ACMFNN: Design of an augmented convolutional model for intelligent cross-domain malware localization via forensic neural networks

Abstract Classification of malwares from spatial & temporal data patterns requires efficient design of deep learning models. These models deploy methods for feature extraction, feature selection, classification & post-processing to perform this task. A wide variety of high-efficiency malware analysis models are proposed by researchers, and most of them are application-specific, thus cannot be scaled to multiple domains. Out of these, only a few of these models are targeted towards identification of malware locations. In order to improve malware detection scalability, and localization performance, this text proposes a novel augmented convolutional model (ACM) for intelligent cross-domain malware analysis via forensic neural networks (FNNs).
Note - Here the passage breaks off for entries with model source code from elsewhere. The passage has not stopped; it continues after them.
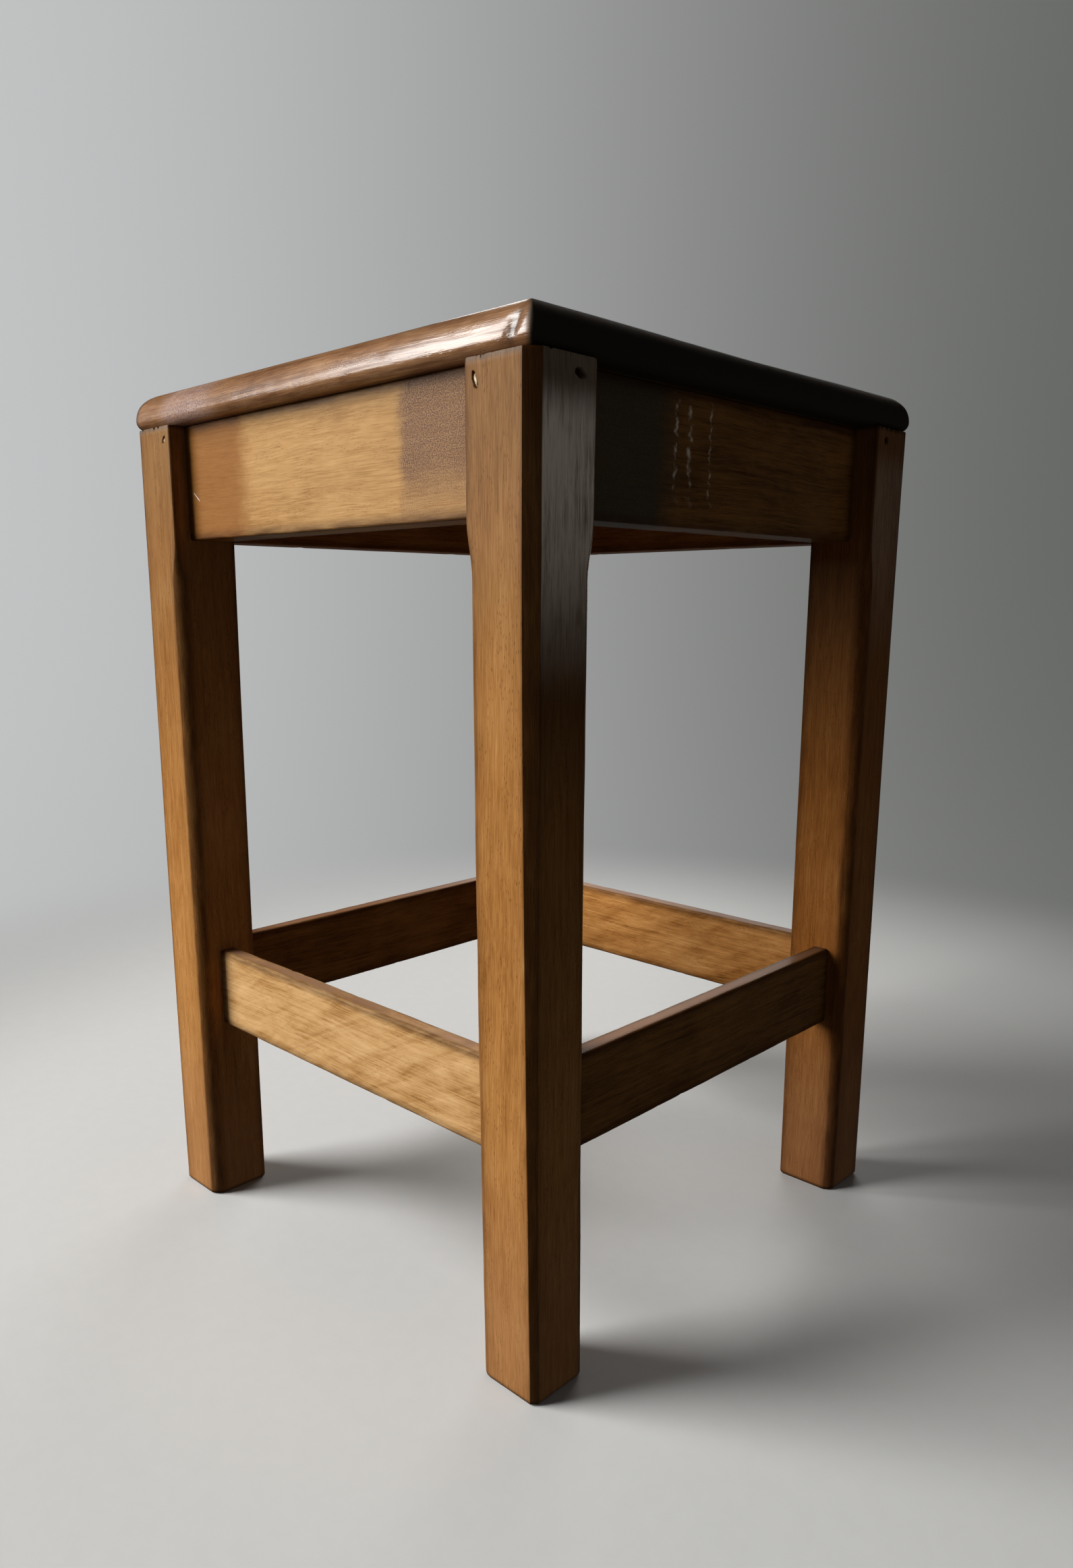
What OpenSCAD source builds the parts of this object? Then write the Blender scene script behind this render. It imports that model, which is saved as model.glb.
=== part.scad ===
// Square four-leg wooden stool.
// Legs, aprons and stretchers meet in mortise and tenon joints, each apron end is nailed
// through its leg, and the seat is screwed down from four glued corner blocks.
// Millimetres, +Z up, origin on the floor under the middle of the seat.

/* [Stool] */
// Width and depth across the outer faces of the legs at the top, and of the seat
stool_w = 300; // [280:1:360]
// Height of the top of the legs, which is the underside of the seat
leg_h = 446; // [400:1:480]
// How far each foot stands out beyond the top of its leg, both ways
foot_splay = 2; // [0:0.5:4]

/* [Seat] */
// Thickness of the seat at its rim
seat_t = 19; // [19:0.5:24]
// Radius of the large round on the upper edge
seat_top_r = 14; // [10:0.5:14]
// Radius of the small round on the lower edge
seat_low_r = 5; // [3:0.5:5]
// Radius of the seat's corners, seen from above
seat_corner_r = 4; // [2:0.5:8]
// Depth of the shallow trough that runs across the top from left to right
scoop_depth = 2.2; // [0.5:0.1:3]
// Width of that trough from front to back
scoop_w = 262; // [200:1:270]

/* [Legs] */
// Width of a leg at its top
leg_top_w = 36.6; // [34:0.2:40]
// Width of a leg at its foot
leg_foot_w = 35.4; // [33:0.2:36]
// Width of the chamfer cut along a leg's outer corner, on each face
leg_chamfer = 4.2; // [2:0.2:6]
// Width of the stopped chamfers on the two corners beside the aprons, on each face
stop_chamfer = 3.4; // [2:0.2:5]
// Length over which a stopped chamfer runs out below the aprons
run_out = 24; // [15:1:35]

/* [Aprons] */
// Height of the apron boards under the seat
apron_h = 58; // [50:1:70]
// Thickness of the apron boards
apron_t = 22; // [18:0.5:22]
// Set-back of the front and back aprons from the outer faces of the legs
apron_back_y = 9; // [7:0.5:10]
// Set-back of the side aprons from the outer faces of the legs
apron_back_x = 13; // [11:0.5:13.5]

/* [Stretchers] */
// Height of the stretchers' lower edge above the floor
stretcher_z = 109.6; // [80:0.2:140]
// Height of the stretcher boards
stretcher_h = 45.8; // [36:0.2:56]
// Thickness of the stretcher boards
stretcher_t = 9.8; // [8:0.2:12]
// Set-back of the front and back stretchers from the outer faces of the legs
stretcher_back_y = 13; // [11:0.5:14]
// Set-back of the side stretchers from the outer faces of the legs
stretcher_back_x = 11; // [10:0.5:12]

/* [Joints] */
// Thickness of an apron tenon
apron_tenon_t = 10; // [8:0.5:10]
// Length of the tenons on the front and back aprons
apron_tenon_y_l = 18; // [14:0.5:20]
// Shoulder above an apron tenon
shoulder_top = 4; // [3:0.5:6]
// Shoulder below an apron tenon
shoulder_low = 6; // [4:0.5:12]
// Thickness of a stretcher tenon
stretcher_tenon_t = 6; // [5:0.5:7]
// Length of a stretcher tenon
stretcher_tenon_l = 14; // [10:0.5:14]
// Shoulder above and below a stretcher tenon
stretcher_shoulder = 4; // [3:0.5:8]

/* [Fasteners] */
// Diameter of the nails through the legs
nail_d = 2; // [1.6:0.1:2.4]
// Length of those nails
nail_l = 26; // [20:1:26]
// Diameter of their heads, and of the holes they are punched down in
nail_head_d = 3.8; // [3:0.1:5]
// Depth of the nail heads below the face of the leg
nail_sunk = 1.6; // [1:0.1:3]
// Side of a corner block along each apron
block_leg = 46; // [38:1:60]
// Height of a corner block
block_h = 20; // [16:1:26]
// Diameter of the seat screws
screw_d = 4; // [3:0.5:5]
// Diameter of their round heads
screw_head_d = 8; // [7:0.5:9]

/* [Hidden] */

half = stool_w / 2;
foot_half = half + foot_splay;
leg_in_top = half - leg_top_w;         // inner face of a leg at its top
leg_in_foot = foot_half - leg_foot_w;  // inner face of a leg at its foot
apron_z = leg_h - apron_h;
apron_y = half - apron_back_y - apron_t / 2;   // middle of the front and back aprons
apron_x = half - apron_back_x - apron_t / 2;   // middle of the side aprons
apron_tenon_x_l = apron_y - apron_tenon_t / 2 - leg_in_top;
leg_mid_out = half + foot_splay * (1 - (stretcher_z + stretcher_h / 2) / leg_h);
stretcher_y = leg_mid_out - stretcher_back_y - stretcher_t / 2;
stretcher_x = leg_mid_out - stretcher_back_x - stretcher_t / 2;
leg_mid_in = leg_in_top + (leg_in_foot - leg_in_top) * (1 - stretcher_z / leg_h);
board_half = half - leg_top_w / 2;     // half the length of a board before its ends are cut
over = 4;                              // how far a cutter runs past what it cuts
s_past = 0.5;                          // how far a chamfer's S runs past the corner
arc_steps = 10;                        // straight steps in a quarter round
scoop_steps = 24;                      // straight steps across the scoop
nail_front_x = 119.5;                  // nails through the front and back faces
nail_front_z = leg_h - 11.5;
nail_side_y = 120.5;                   // nails through the side faces
nail_side_z = leg_h - 6.5;
nail_head_t = 1;
filler_t = 1;
screw_head_t = 2.4;
screw_in_seat = 11;
screw_xy = 101;                        // place of a seat screw, both ways
$fn = 48;

wood = "#9a5f24";
dark_wood = "#4a2c16";
golden_wood = "#b07a35";
steel = "#77716a";
putty = "#d9c7a4";

// Copies of the children of the leg in the +X +Y corner, put in another corner.
module corner(sx, sy) {
    mirror([sx < 0 ? 1 : 0, 0, 0]) mirror([0, sy < 0 ? 1 : 0, 0]) children();
}

// ---- seat ---------------------------------------------------------------

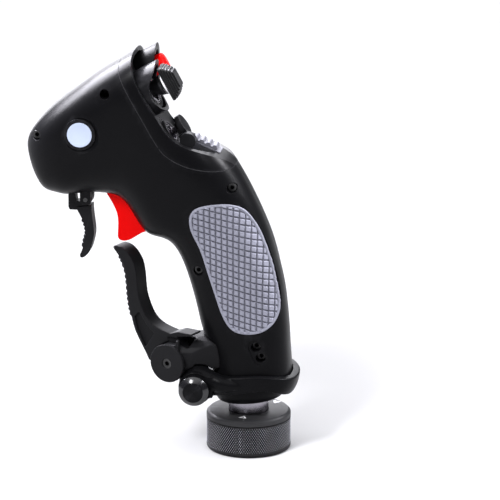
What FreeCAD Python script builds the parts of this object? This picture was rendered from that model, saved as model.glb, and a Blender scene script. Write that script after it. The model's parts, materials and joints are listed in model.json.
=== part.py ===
import FreeCAD, Part
import math
import os

# A flight joystick grip: a pistol handle that leans forward into a wide head, on a quick-release
# ring nut. Millimetres. Origin on the ring nut's axis at its bottom face. +Z up, +X towards the
# pilot, so the nose points to -X and the pilot's left hand side is -Y.

V = FreeCAD.Vector
Z_AXIS = V(0, 0, 1)
Y_AXIS = V(0, 1, 0)
LEFT = -1
RIGHT = 1

# ---- driving dimensions ----------------------------------------------------------------------
shell_wall = 3.0
running_gap = 0.05
face_gap = 0.15

ring_radius = 22.5
ring_height = 20.8
thread_radius = 17.0
thread_depth = 10.4
ring_web_bottom = 15.2
neck_radius = 10.6
neck_bore_radius = 7.0
neck_flange_radius = 14.5
neck_flange_bottom = 11.5
neck_top = 44.0
connector_face = 13.5
connector_pin_tip = 10.8
connector_pin_radius = 0.5
connector_pin_circle = 4.2
connector_pin_count = 5
dome_top = 36.5

pad_depth = 1.4
pad_proud = 0.5

screw_bore_radius = 1.6
screw_pilot_radius = 1.3
screw_shank_radius = 1.25
screw_head_radius = 2.2
screw_head_height = 1.8
screw_hole_radius = 2.6
screw_boss_radius = 4.2

trigger_width = 13.0
trigger_pin_radius = 1.5
flip_width = 7.6
flip_pin_radius = 1.2
spring_wire_radius = 0.56

lever_turn = 24.0
lever_width = 9.6
lever_knuckle_width = 8.2
lever_hub_radius = 8.6
bracket_ear_radius = 10.0
far_ear_radius = 8.0
bracket_half_width = 9.2
hinge_pin_radius = 2.5
hinge_cap_radius = 10.3
far_cap_radius = 8.0
hinge_cap_thickness = 2.0

clamp_radius = 8.9
lug_radius = 5.6
boss_inner_y = 17.4
boss_outer_y = 24.4
clamp_bolt_radius = 2.5
knob_radius = 8.0
knob_length = 7.0
rest_thickness = 4.4
rest_gap = 0.4

panel_tilt = 28.4
hat_side = 9.8
shroud_radius = 13.0
shroud_wall = 1.8
hat_disc_radius = 6.2
hat_cap_radius = 9.4
hat_cap_steps = 6
red_side = -12.4
red_up = 6.6
red_button_radius = 6.0
red_shroud_radius = 10.6
red_shroud_wall = 3.0
red_switch_radius = 6.2
red_shroud_at = V(7.6, -12.9, 0)
red_travel = 2.0
push_travel = 0.8

stick_tilt = 35.0
stick_disc_radius = 5.9
stick_barrel_radius = 4.2
stick_barrel_at = V(-7.0, 7.2, 0.1)
slider_slope = 22.5
slider_travel = 2.0
slider_ridges = 4
valley_radius = 9.0
valley_start = V(-38.5, -12, 176.9)
valley_end = V(-8.5, -12, 169.1)

side_button_radius = 6.5
side_button_travel = 1.5
side_dish_radius = 11.0

# ---- places in the side view, as (x, z) ------------------------------------------------------
trigger_pin_at = (-63.5, 142.5)
flip_pin_at = (-86.2, 134.3)
side_button_at = (-85.2, 174.4)
hinge_at = V(-36.3, -11.3, 50.7)
clamp_at = (-25.3, 38.4)
panel_at = (-52.8, 194.2)
stick_at = (-34.6, 175.4)
slider_at = (-23.2, 166.1)
shell_screws_at = [(-110.4, 170.4), (-71.9, 196.2), (-6.6, 146.4), (-24.4, 101.1)]
base_screws_at = [(6.3, 60.9), (8.9, 55.2)]

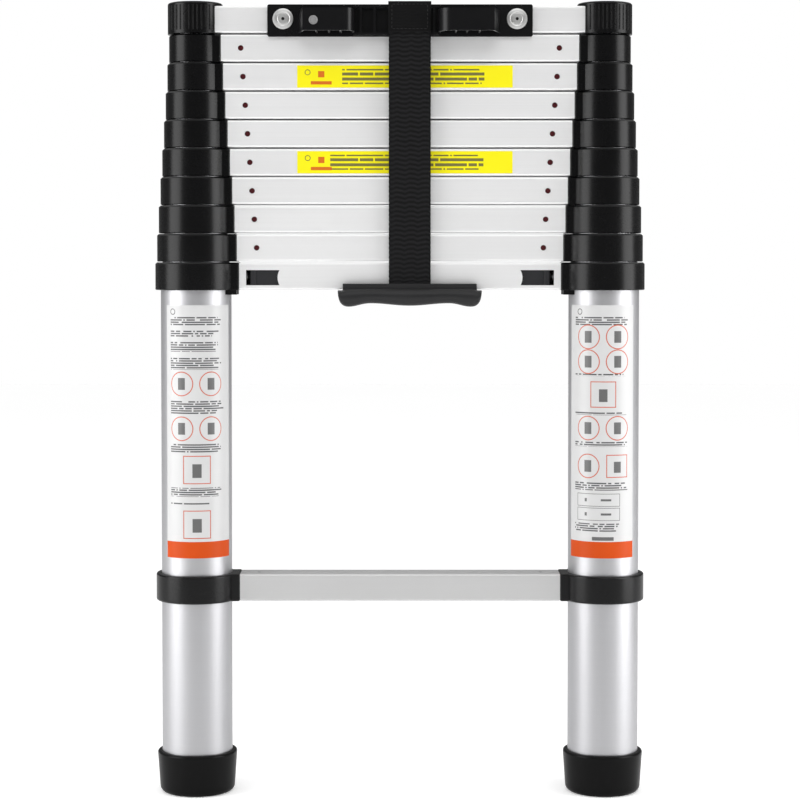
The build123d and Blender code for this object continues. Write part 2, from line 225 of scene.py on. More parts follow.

The FNNs are designed as an integration of multiple augmented convolutional models, which include different optimizers & feature extraction units. In this design, each of these units are customized to improve their feature extraction & selection capabilities, which assists in improving classification performance. Results of classification are given to an ACM layer, which performs feature augmentation to localize malware positions in input data. The proposed model was evaluated on multiple malware datasets, including Electro RAT, Pegasus, SkyGoFree, Viking Horde, Bat Skull, Yesmile, Wirenet, Jigsaw, Satana, Tapaoux, etc. It was observed that the proposed model was able to classify these malwares with an average accuracy of 98.5%, which makes it useful for real-time malware analysis. The model was also able to achieve an average localization accuracy of 79.6% across these datasets, thereby assisting forensic experts to obtain an approximate estimate of malware locations in input data streams. This performance was compared with some of the recently proposed malware detection models, and it was observed that the proposed ACMFNN method has 8% better precision, 6.5% better recall, and 9.4% better classification accuracy when compared with these methods on the same dataset. Due to augmented convolutional model, it was observed that the proposed approach had 15% better localization accuracy, 19% better localization precision, and 14% better localization recall when compared with these methods. Thereby indicating that the propose model is applicable for a wide variety of malware detection & localization application deployments.